Gli autori dello studio, poi, concludono che la questione da studiare non è l’efficacia o meno dei vaccini, ma semmai quanto dura l’immunità garantita. Grazie ai vaccini, scrivono gli autori, il morbillo è praticamente scomparso dagli USA per vent’anni. «L’attuale strategia di vaccinazione MPR a due dosi ha mantenuto con successo l’eliminazione del morbillo negli Stati Uniti per quasi vent’anni – scrivono – nonostante le continue importazioni [dall’estero]».
E proseguono: «Ora che gli Stati Uniti sono rimasti liberi dal morbillo endemico per oltre dieci anni e che la naturale diffusione dell’infezione è poco comune, sarà importante capire meglio la durata dell’immunità». Insomma: grazie ai vaccini il morbillo non è più una malattia comune, ed è venuto il momento di concentrarsi su alcuni casi particolari.
Infatti, il caso del 2011 è probabilmente «una serie di eventi rari, ed è improbabile che la diminuzione dell’immunità presso persone vaccinate in precedenza minacci l’abilità di continuare ad eliminare il morbillo».
E infine, «un singolo episodio di trasmissione da un individuo con prove precedenti di immunità non giustifica un cambiamento nelle attuali strategie di controllo ed eliminazione del morbillo».
Lo studio del 2011 – che viene citato in numerosi siti di antivaccinisti, da diversi anni – dipinge insomma una situazione ben diversa da quella che descrive Zaccagnini.

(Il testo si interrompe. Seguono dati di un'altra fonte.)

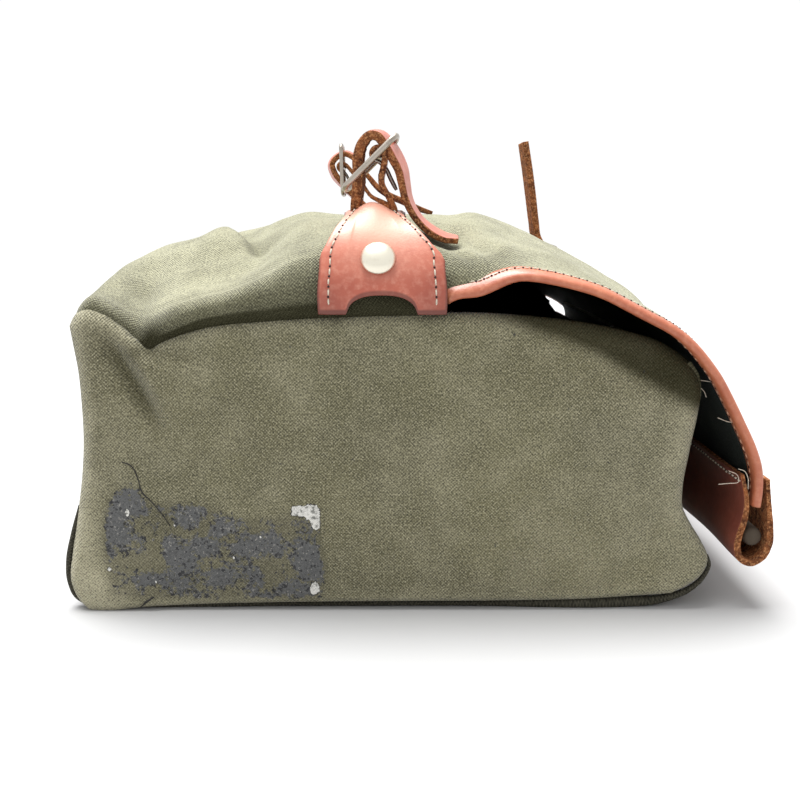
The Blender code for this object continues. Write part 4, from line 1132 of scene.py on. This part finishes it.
def patch(side, name):
    columns, rows = 90, 110
    v = np.linspace(0, 1, rows)
    rise = hermite(np.arange(10) / 9, PATCH_RISE, v)
    arc_length = chord(rise)
    narrowed = np.interp(v, (0, 0.27, 0.31, 0.36, 0.44, 0.52, 0.58, 1),
                         (0, 0.02, 0.12, 0.36, 0.64, 0.86, 0.97, 1))
    half = 24.2 + (11.6 - 24.2) * narrowed + 1.2 * ramp(v, 0.75, 1.0)
    half = half + 0.35 * np.sin(v * 19)
    middle = -14.0 - 3.5 * narrowed
    u = np.linspace(-1, 1, columns)
    x = middle[None] + half[None] * u[:, None]
    arch_x = (x[:, 0] + 14.2) / 13.2
    arch = np.where(np.abs(arch_x) < 1, 7.2 * np.sqrt(np.clip(1 - np.abs(arch_x) ** 2.6, 0, 1)), 0.0)
    grid = np.zeros((columns, rows, 3))
    for i in range(columns):
        start = arch[i]
        length = start + (arc_length[-1] - start) * v
        at = hermite(arc_length, rise, length)
        width_at = hermite(arc_length, np.stack([half, middle], -1), length)
        grid[i, :, 0] = width_at[:, 1] + width_at[:, 0] * u[i]
        grid[i, :, 1] = side * (END - at[:, 0])
        grid[i, :, 2] = at[:, 1]
    n = normals_of(grid)
    if n[columns // 2, 10, 1] * side < 0:
        n = -n
    across = np.abs((grid[..., 0] - middle[None]) / half[None])
    z = grid[..., 2]
    press = 0.9 * np.exp(-(((grid[..., 0] + 15.6) / 8.5) ** 2 + ((z - 139) / 8) ** 2))
    hump = 4.6 * np.exp(-((grid[..., 0] + 18.5) / 7.5) ** 2) * np.exp(-((v[None] - 0.50) / 0.13) ** 2)
    outer = grid + n * (2.35 - press + hump - 0.9 * ramp(across, 0.86, 1.0)
                        + 0.35 * ripples(grid, 22, 40 + side))[..., None]
    # dark rolled edges and painted shade along the bottom rows
    shade_and_dark_edges = 0.9 * ramp(across, 0.955, 1.0) + 0.75 * (np.arange(rows)[None] < 3)
    # painted highlight on the upper patch
    fade_and_highlight = 0.75 * ramp(z, 139, 150) * (1 - 0.25 * across) + 0.45 * ramp(z, 127, 139) * (1 - 0.8 * across)
    # painted shade on the lower patch
    shade_and_dark_edges = shade_and_dark_edges + 0.50 * (1 - ramp(z, 117, 136)) * ramp(across, 0.1, 0.95)
    shell("patch_leather_" + name, outer, PATCH_THICK, [LEATHER, RAW, LEATHER_CUT], "bag",
          ["end_patch_" + name], values={"shade_and_dark_edges": np.clip(shade_and_dark_edges, 0, 1), "fade_and_highlight": np.clip(fade_and_highlight, 0, 1)},
          flip=bool((normals_of(outer)[columns // 2, 10, 1] * side) < 0))
    for tag, sign in (("left", -1), ("right", 1)):
        line, normal = [], []
        for j in range(4, 74):
            want = middle[j] + sign * (half[j] - 4.2)
            i = int(np.argmin(np.abs(outer[:, j, 0] - want)))
            line.append(outer[i, j] + n[i, j] * 0.02)
            line[-1][0] = want
            normal.append(n[i, j])
        seam(f"patch_stitches_{tag}_{name}", np.array(line), np.array(normal), "bag", pitch=3.6, length=2.4,
             radius=0.33)


def turned(name, profile, centre, axis, look, body, replaced=(), steps=40):
    axis = np.asarray(axis, float) / np.linalg.norm(axis)
    a = np.cross(axis, (1.0, 0.0, 0.0))
    a /= np.linalg.norm(a)
    b = np.cross(axis, a)
    angle = np.arange(steps) * 2 * math.pi / steps
    points = []
    for r, h in profile:
        for t in angle:
            points.append(np.asarray(centre) + axis * h + (a * math.cos(t) + b * math.sin(t)) * max(r,
                                                                                                    0.001))
    rows = len(profile)
    faces = quads(rows, steps, wrap=True)
    faces += [list(range(steps)), [(rows - 1) * steps + j for j in range(steps)][::-1]]
    return put(name, np.array(points), faces, look, body, replaced, tidy_normals=True)


def rivet(side, name):
    place = (-15.6, side * (END + 0.7), 139.0)
    cap = [(0.01, 3.3), (1.5, 3.24), (3.0, 3.0), (4.4, 2.5), (5.6, 1.75), (6.3, 1.0), (6.6, 0.45),
           (6.55, 0.1),
           (6.3, -0.05), (1.6, -0.05), (1.6, -11.5), (0.01, -11.5)]
    turned("rivet_cap_" + name, cap, place, (0, side, 0.55), NICKEL, "bag", ["end_rivet_" + name])


for side, name in ENDS:
    patch(side, name)
    rivet(side, name)


# ---------------------------------------------------------------- front band

BAND_PATH = [(135.6, 53.5), (136.2, 48), (137.2, 41), (138.2, 34), (138.3, 27.6), (135.6, 21.6),
             (131.2, 19.4),
             (127.0, 21.4), (125.4, 26), (126.0, 31.4), (127.6, 37), (128.4, 42), (128.2, 47), (127.4, 51),
             (126.2, 55.5)]


def band():
    count = 120
    path = along(BAND_PATH, count)
    rows = np.concatenate([np.linspace(-END, -150, 26)[:-1], np.linspace(-150, 150, 70),
                           np.linspace(150, END, 26)[1:]])
    grid = np.zeros((count, len(rows), 3))
    grid[..., 0] = path[:, 0][:, None] - 3.5 * np.exp(-(rows / 55) ** 2)[None]
    grid[..., 1] = rows[None]
    grid[..., 2] = path[:, 1][:, None]
    n = normals_of(grid)
    if n[10, 40, 0] < 0:
        n = -n
    outer = grid + n * (1.15 + 0.35 * ripples(grid, 60, 51) * ramp(END - np.abs(grid[..., 1]), 0, 20))[...,
                                                                                                       None]
    share = np.linspace(0, 1, count)[:, None] * np.ones((1, len(rows)))
    # painted shade at the band's two ends
    shade_and_dark_edges = 0.7 * np.exp(-np.minimum(share, 1 - share) / 0.012)
    outer[..., 1] += 0.25 * rough(outer, 2.0, 9) * (END - np.abs(outer[..., 1]) < 0.3)
    thick = (1.5 + 1.1 * ramp(np.minimum(share, 1 - share), 0.04, 0.30))[..., :1, None]
    shell("front_band_leather", outer, thick, [LEATHER_DEEP, RAW, RAW], "flap",
          ["flap_front_band"],
          values={"shade_and_dark_edges": shade_and_dark_edges}, flip=bool(normals_of(outer)[10, 40, 0] < 0))
    turned("flap_hem_roll", [(0.01, 0.0), (2.8, 0.3), (3.6, 1.2), (3.8, 3), (3.8, 327), (0.01, 327)],
           (132.2, -END + 1.6, 29.6), (0, 1, 0), CANVAS_HEM_SHADED, "flap")
    for tag, index in (("upper", 4), ("lower", -5)):
        line = outer[index, 2:-2] + n[index, 2:-2] * 0.03
        seam(f"band_stitches_{tag}", line, n[index, 2:-2], "flap", pitch=3.6, length=2.5, radius=0.4)


band()


# ---------------------------------------------------------------- closure strap

def closure():
    rear, front = (49.4, 146.6), (74.8, 136.6)
    buckle("closure_frame", rear, front, -13.4, 13.4, None, "flap", ["closure_buckle"])
    middle = sheet_grid.shape[1] // 2
    run, out = sheet_grid[:, middle], sheet_normal[:, middle]
    keep = (run[:, 0] > 76) & (run[:, 2] > 76)
    over = (run + out * 2.8)[keep][::12]
    tail = [(57.6, 193.5), (60.0, 179.5), (62.2, 165.0), (63.9, 153.0), (65.6, 144.0), (69.8, 138.2)]
    end = [(130.2, 71.0), (134.9, 66.0), (137.4, 60.0), (138.1, 53.0), (138.2, 45.0), (138.2, 37.0),
           (138.1, 29.0)]
    path = tail + [(p[0], p[2]) for p in over] + end
    strap("closure_leather", path, -10, 10, CLOSURE_THICK, "flap", ["closure_strap"],
          twist=(2, 1, 0, 0, 0, 0, 0, 0, 0),
          seed=6, taper=(0.80, 0.97, 1, 1, 1, 1, 1, 1, 1, 1), rough_edge=0.34)
    tip = (front[0] * 1.05 - rear[0] * 0.05 + 0.9, front[1] * 1.05 - rear[1] * 0.05 + 2.7)
    prong("closure_pin", rear, tip, 0.0, "prong_closure", ["closure_prong"])
    bend = WIRE * 0.9 + 0.3 + 1.0
    under, above = 1.2, 3.2
    lower = [(36.4, 148.6 + under), (40.0, 146.9 + under), (44.0, 145.1 + under)]
    upper = [(44.6, 145.4 + above + 0.6), (41.0, 146.5 + above + 0.3), (37.4, 148.2 + above)]
    fold = [(rear[0] + bend * math.cos(math.radians(a)), rear[1] + bend * math.sin(math.radians(a)))
            for a in (-110, -65, -20, 25, 70)]
    strap("closure_chape_leather", lower + fold + upper, -10, 10, CHAPE_THICK, "flap", ["closure_chape"],
          seed=8,
          looks=[RAW, LEATHER], rough_edge=0.2)


closure()


# ---------------------------------------------------------------- loose threads and scratches

def wisps():
    threads = [
        [(109.4, -157, 91.6), (113.4, -157, 91.0), (117.6, -156, 89.8)],
        [(110.4, -157, 88.4), (111.8, -157, 86.8), (112.6, -157, 84.8)],
        [(116.2, -161, 77.4), (120.4, -161, 75.8), (124.6, -160, 75.2)],
        [(117.2, -163.4, 51.3), (121.0, -163.8, 51.8), (124.8, -164.2, 52.6), (124.4, -163.6, 55.0),
         (121.4, -162, 56.4)],
        [(124.2, -164.6, 57.8), (126.6, -164.8, 57.0), (128.0, -164.9, 54.6), (128.4, -165.0, 49.8)],
    ]
    for i, points in enumerate(threads):
        tube(f"loose_thread_{i + 1}", points, 0.14, THREAD, "flap", sides=6, spacing=0.6)
    scratch = [(-115.3, 60.7), (-111.9, 59.1), (-109.4, 53.5), (-108.1, 48.6), (-105.1, 45.4),
               (-101.4, 40.6),
               (-97.7, 34.9)]
    cut = [(-110.7, 1.4), (-108.2, 3.8), (-104.9, 5.9)]
    flat = near_grid.reshape(-1, 3)
    for tag, line, radius in (("scratch", scratch, [0.18, 0.26, 0.22, 0.3, 0.2, 0.24, 0.12]),
                              ("cut", cut, [0.2, 0.45, 0.2])):
        placed = []
        for x, z in line:
            i = int(np.argmin((flat[:, 0] - x) ** 2 + (flat[:, 2] - z) ** 2))
            placed.append((x, flat[i, 1] - 0.08, z))
        tube("dark_fibre_" + tag, placed, radius, THREAD_DARK, "bag", sides=6, spacing=0.5)


wisps()

# ---------------------------------------------------------------- floor, light and camera

floor_mesh = bpy.data.meshes.new("floor")
floor_mesh.from_pydata([(-6, -6, 0), (6, -6, 0), (6, 6, 0), (-6, 6, 0)], [], [(0, 1, 2, 3)])
floor = bpy.data.objects.new("floor", floor_mesh)
bpy.context.scene.collection.objects.link(floor)
floor_look, floor_shader = blank("floor_pale")
floor_shader.inputs["Base Color"].default_value = (0.44, 0.44, 0.44, 1)
floor_shader.inputs["Roughness"].default_value = 0.9
floor_shader.inputs["Specular IOR Level"].default_value = 0.1
floor_mesh.materials.append(floor_look)

world = bpy.data.worlds.new("studio")
bpy.context.scene.world = world
world.use_nodes = True
world.node_tree.nodes["Background"].inputs[0].default_value = (1, 1, 1, 1)
world.node_tree.nodes["Background"].inputs[1].default_value = 1.02


def area_light(name, place, target, size, power):
    data = bpy.data.lights.new(name, "AREA")
    data.shape = "RECTANGLE"
    data.size, data.size_y = size
    data.energy = power
    obj = bpy.data.objects.new(name, data)
    obj.location = place
    obj.rotation_euler = (Vector(target) - Vector(place)).to_track_quat("-Z", "Y").to_euler()
    bpy.context.scene.collection.objects.link(obj)


area_light("overhead", (-0.15, 0.35, 1.3), (0, 0, 0.08), (1.0, 0.8), 6)
sun_data = bpy.data.lights.new("soft_sun", "SUN")
sun_data.energy = 5.6
sun_data.angle = math.radians(38)
sun = bpy.data.objects.new("soft_sun", sun_data)
sun.rotation_euler = (Vector((0, 0, 0)) - Vector((-0.16, 0.17, 1.0))).to_track_quat("-Z", "Y").to_euler()
bpy.context.scene.collection.objects.link(sun)

camera_data = bpy.data.cameras.new("camera")
camera_data.lens = 45
camera_data.sensor_width = 36
camera_data.clip_start = 0.01
camera = bpy.data.objects.new("camera", camera_data)
camera.location = (-0.0074, NEAR_END_AT - CAMERA_AWAY, 0.1524)
camera.rotation_euler = (math.radians(90) - math.atan(CAMERA_DIP), 0, 0)
bpy.context.scene.collection.objects.link(camera)
bpy.context.scene.camera = camera
bpy.context.scene.view_settings.view_transform = "Standard"

bpy.context.view_layer.update()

Gli stessi autori non mettono minimamente in dubbio la validità e l’efficacia delle vaccinazioni. Indicano semmai un caso isolato in cui la malattia si è sviluppata in un individuo vaccinato in precedenza – possibilità già ben nota – e, situazione inedita, questa persona ha contagiato un ristretto numero di altre. Un caso senz’altro interessante per la scienza medica, ma che non scalfisce il consenso della comunità scientifica sull’efficacia delle vaccinazioni nello sradicare le malattie.